5 The Appeals hearing officer submits the entire case, including the closing documents, via encrypted email to the ATM for approval.

Note:

On the Form 5402 (in the Remarks section), the Appeals hearing officer will include the email addresses of the originating RO and RO Group Manager.

Note:

In a CAP withdrawal, the Appeals hearing officer can sign the closing documents (Closing Letter and Form 5402). ATM approval is not required.

6 Upon approval of the case decision, the ATM electronically signs the closing documents (Closing Letter and Form 5402) and forwards the entire case file to APS via encrypted email.

Note:

In a CAP withdrawal, an ATM signature is not required on the Closing Letter and Form 5402. The ATM will enter the ACAP date on ACDS and forward the case file to APS.
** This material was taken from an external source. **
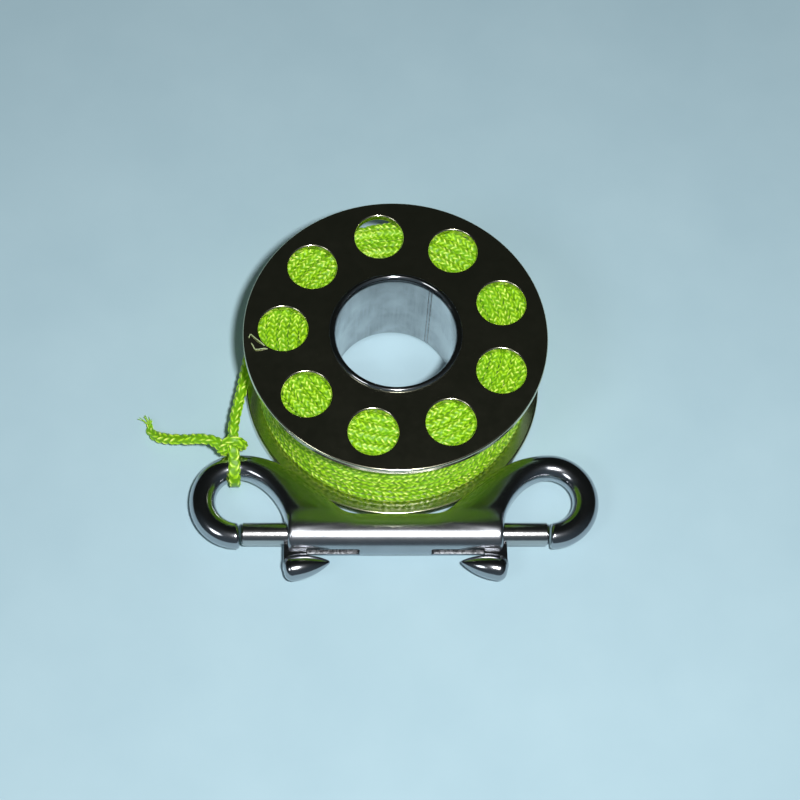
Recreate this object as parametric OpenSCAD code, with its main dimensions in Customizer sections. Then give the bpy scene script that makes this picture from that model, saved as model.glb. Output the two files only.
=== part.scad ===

7 APS makes the necessary inputs on ACDS upon receipt of the CAP case closure. If the CAP is selected for AQMS review, APS will forward the case file (including all original efaxed documents, any additional documents received during the hearing and the closing documents) to the designated reviewer, via encrypted email, and proceed with Step 8 of the process.

Note:

A signed and dated copy of the closing letter is required for AQMS review.

8 APS sends the closing documents (Form 5402, Closing Letter and Appeals Case Memo, if prepared), via encrypted email, to the Field Collection RO with a cc to the RO Group Manager.

Note:

APS will input the date on the Closing Letter.

Note:

APS will select the "Request a Delivery Receipt" option to track the email.

Note:

APS will fax or print and mail (if a fax number is not available) the Closing Letter to the taxpayer/representative the same day the closing documents are emailed to Collection.

9 APS verifies the closing documents were received by Collection through a confirmation of receipt of the encrypted email.
10 APS purges the closed CAP case per the IRM requirement.